A clear, well-prepared file reduces surprises, strengthens your negotiating position, and helps you close on your preferred terms.
When you are ready to pursue a Belvedere property, pair a disciplined financing plan with local expertise. For discreet, data-driven representation and coordinated lender strategy, connect with Stephanie Lamarre.
FAQs
What is a super-jumbo loan in Belvedere?
- It is a non-conforming mortgage far above the local high-cost limit, often $2 million or more, with individualized underwriting and portfolio or private-bank programs (jumbo definition basics).
What are the 2025 jumbo loan limits for Marin?
- For a one-unit home, the high-cost ceiling is $1,209,750; loans above that are non-conforming and considered jumbo (FHFA 2025 limits).
How much down payment do I need for a super-jumbo?

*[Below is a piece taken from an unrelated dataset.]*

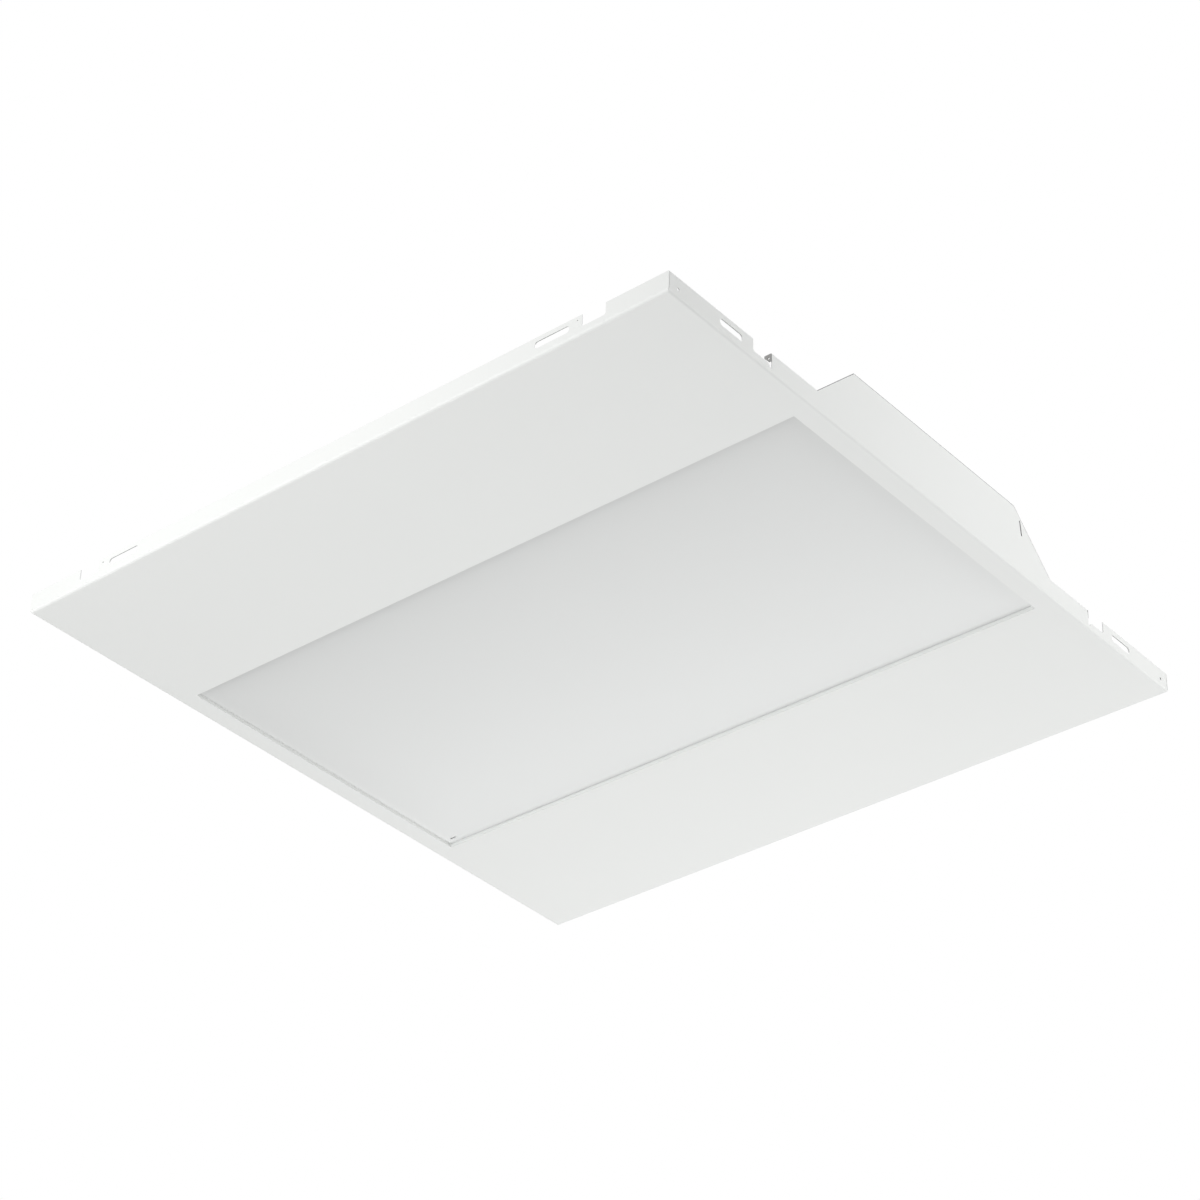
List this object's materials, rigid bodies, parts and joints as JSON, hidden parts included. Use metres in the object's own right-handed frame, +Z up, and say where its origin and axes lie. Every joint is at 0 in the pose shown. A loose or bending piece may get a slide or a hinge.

- Many lenders want at least 20% down for jumbos and often 25–35% for very large loans, with stronger assets and reserves improving terms (down payment guidance).
Will I need more than one appraisal on a Belvedere home?
- Possibly. Large or unique properties may require two appraisals or a full review due to limited comparables, so plan your timeline and budget accordingly (jumbo appraisal practices).
Do lenders require flood or earthquake insurance in Belvedere?
- Flood insurance is required if the home is in a mapped Special Flood Hazard Area, and earthquake coverage is optional but commonly evaluated in California; confirm coverage and lender acceptance early (NFIP overview, earthquake coverage basics).